▶ **GIVEN PROBLEM**: Print all of the data exactly as written.

▶ **SUPPLIED MATERIAL**:
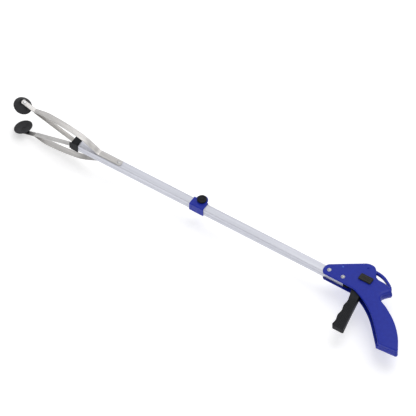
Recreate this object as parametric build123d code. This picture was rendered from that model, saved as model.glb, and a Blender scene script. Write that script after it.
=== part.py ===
from build123d import *
import math
import os

# Folding reacher grabber, in millimetres.  It lies on its side: X runs along the tube from
# the jaws to the handle, Y from the trigger side to the back, Z across the two cheeks.
# Everything is drawn from the fold pivot's station on the tube axis.  At the end all parts
# are shifted together, so that the origin is the centre of the bottom of their common box.

# ---- square tube
TUBE = 14.5                   # outside width
WALL = 1.0
HALF = TUBE / 2
BORE = HALF - WALL            # half of the inside width
REAR_TUBE = (5.6, 291.3)      # from the fold to its end inside the handle
FRONT_TUBE = (-247.0, -4.8)   # from the end cap to the fold
INSERT = 2 * BORE - 0.2       # plastic inserts inside the tube

# ---- fold joint
PIVOT_Y = 8.6                 # the fold axis runs along Z through (0, PIVOT_Y)
COLLAR = (-14.6, 12.7)
COLLAR_HALF = 8.8
COLLAR_GAP = HALF + 0.4       # running room beside the boom that swings
EAR_R = 10.4
SEAT_X = 5.2                  # the collar grips the rear tube from here
PIN_R = 3.0
RUN = 0.06                    # running clearance of a shaft in its bore
KNOB_R = 8.4
KNOB = (9.1, 12.9)            # bottom and top of the knob's disc
STEM_R = 1.6

# ---- jaws: spring strips outside, links inside
STRIP_T = 1.2
STRIP_W = 11.5
TAB_W = 8.8
STRIP_Z = HALF + 0.05 + STRIP_T / 2
STRIP_END = -155.4
STRIP_RIVET = -161.8
STRIP_HEAD_RISE = 1.2
STRIP_CORNER = 3.0              # corner radius of a strip's rear end, in plan
TAB_CORNER = 1.6
TAPER = 26.0                    # length over which a strip narrows to its tab
FLEX_ROOT = (-199.0, STRIP_Z)         # where the strip lifts off the tube
FLEX_ELBOW = (-262.0, 32.3)           # where the arch bends as the jaws close
NECK = (-330.0, 32.6)
TAB_TILT = 19.0
TAB_LENGTH = 27.5
STUD_FROM_NECK = 22.3
FLEX_GAP = 0.8
LINK_T = 1.0
LINK_W = 8.4
LINK_PIVOT = (-246.0, 4.0)
LINK_END = (-328.6, 31.2)
EYE_R = 1.9

# ---- suction cups
CUP_R = 16.5
CUP_DEPTH = 11.8              # rim below the middle of the tab

# ---- handle
CHEEK = 9.5                   # half of the handle's thickness
PLATE = CHEEK - HALF          # thickness of each cheek
SHELL_WALL = 2.2
RIVETS = ((259.8, 0), (286.8, 0))
RIVET_R = 1.95
UPPER_HEAD_RISE = 1.9
LOWER_HEAD_RISE = 1.0
RIVET_SEAT = 1.1                # depth of the seats for the rivet heads in the lower cheek
TRIGGER_PIVOT = (313.3, 36.9)
TRIGGER_PIN_R = 2.0
SCREWS = ((275.7, 17.9), (352.0, 12.0), (400.0, -45.0), (423.0, -73.0))
LOOP_HALF = 3.0               # half thickness of the hanging loop
LEVER_HALF = 5.0
FINGER_HALF = 6.0
FORK_HALF = 2.3
SLIDER = (310.0, 334.0)
SLIDER_Y = (10.0, 22.5)
SLIDER_TRAVEL = 6.0

# ---- pull train
ROD_R = 1.5
CABLE_R = 0.9
CABLE_END = 30.0
FERRULE_R = 2.2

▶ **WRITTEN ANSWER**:
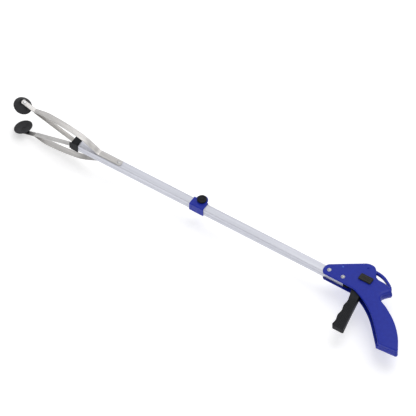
Recreate this object as parametric build123d code. This picture was rendered from that model, saved as model.glb, and a Blender scene script. Write that script after it.
=== part.py ===
from build123d import *
import math
import os

# Folding reacher grabber, in millimetres.  It lies on its side: X runs along the tube from
# the jaws to the handle, Y from the trigger side to the back, Z across the two cheeks.
# Everything is drawn from the fold pivot's station on the tube axis.  At the end all parts
# are shifted together, so that the origin is the centre of the bottom of their common box.

# ---- square tube
TUBE = 14.5                   # outside width
WALL = 1.0
HALF = TUBE / 2
BORE = HALF - WALL            # half of the inside width
REAR_TUBE = (5.6, 291.3)      # from the fold to its end inside the handle
FRONT_TUBE = (-247.0, -4.8)   # from the end cap to the fold
INSERT = 2 * BORE - 0.2       # plastic inserts inside the tube

# ---- fold joint
PIVOT_Y = 8.6                 # the fold axis runs along Z through (0, PIVOT_Y)
COLLAR = (-14.6, 12.7)
COLLAR_HALF = 8.8
COLLAR_GAP = HALF + 0.4       # running room beside the boom that swings
EAR_R = 10.4
SEAT_X = 5.2                  # the collar grips the rear tube from here
PIN_R = 3.0
RUN = 0.06                    # running clearance of a shaft in its bore
KNOB_R = 8.4
KNOB = (9.1, 12.9)            # bottom and top of the knob's disc
STEM_R = 1.6

# ---- jaws: spring strips outside, links inside
STRIP_T = 1.2
STRIP_W = 11.5
TAB_W = 8.8
STRIP_Z = HALF + 0.05 + STRIP_T / 2
STRIP_END = -155.4
STRIP_RIVET = -161.8
STRIP_HEAD_RISE = 1.2
STRIP_CORNER = 3.0              # corner radius of a strip's rear end, in plan
TAB_CORNER = 1.6
TAPER = 26.0                    # length over which a strip narrows to its tab
FLEX_ROOT = (-199.0, STRIP_Z)         # where the strip lifts off the tube
FLEX_ELBOW = (-262.0, 32.3)           # where the arch bends as the jaws close
NECK = (-330.0, 32.6)
TAB_TILT = 19.0
TAB_LENGTH = 27.5
STUD_FROM_NECK = 22.3
FLEX_GAP = 0.8
LINK_T = 1.0
LINK_W = 8.4
LINK_PIVOT = (-246.0, 4.0)
LINK_END = (-328.6, 31.2)
EYE_R = 1.9

# ---- suction cups
CUP_R = 16.5
CUP_DEPTH = 11.8              # rim below the middle of the tab

# ---- handle
CHEEK = 9.5                   # half of the handle's thickness
PLATE = CHEEK - HALF          # thickness of each cheek
SHELL_WALL = 2.2
RIVETS = ((259.8, 0), (286.8, 0))
RIVET_R = 1.95
UPPER_HEAD_RISE = 1.9
LOWER_HEAD_RISE = 1.0
RIVET_SEAT = 1.1                # depth of the seats for the rivet heads in the lower cheek
TRIGGER_PIVOT = (313.3, 36.9)
TRIGGER_PIN_R = 2.0
SCREWS = ((275.7, 17.9), (352.0, 12.0), (400.0, -45.0), (423.0, -73.0))
LOOP_HALF = 3.0               # half thickness of the hanging loop
LEVER_HALF = 5.0
FINGER_HALF = 6.0
FORK_HALF = 2.3
SLIDER = (310.0, 334.0)
SLIDER_Y = (10.0, 22.5)
SLIDER_TRAVEL = 6.0

# ---- pull train
ROD_R = 1.5
CABLE_R = 0.9
CABLE_END = 30.0
FERRULE_R = 2.2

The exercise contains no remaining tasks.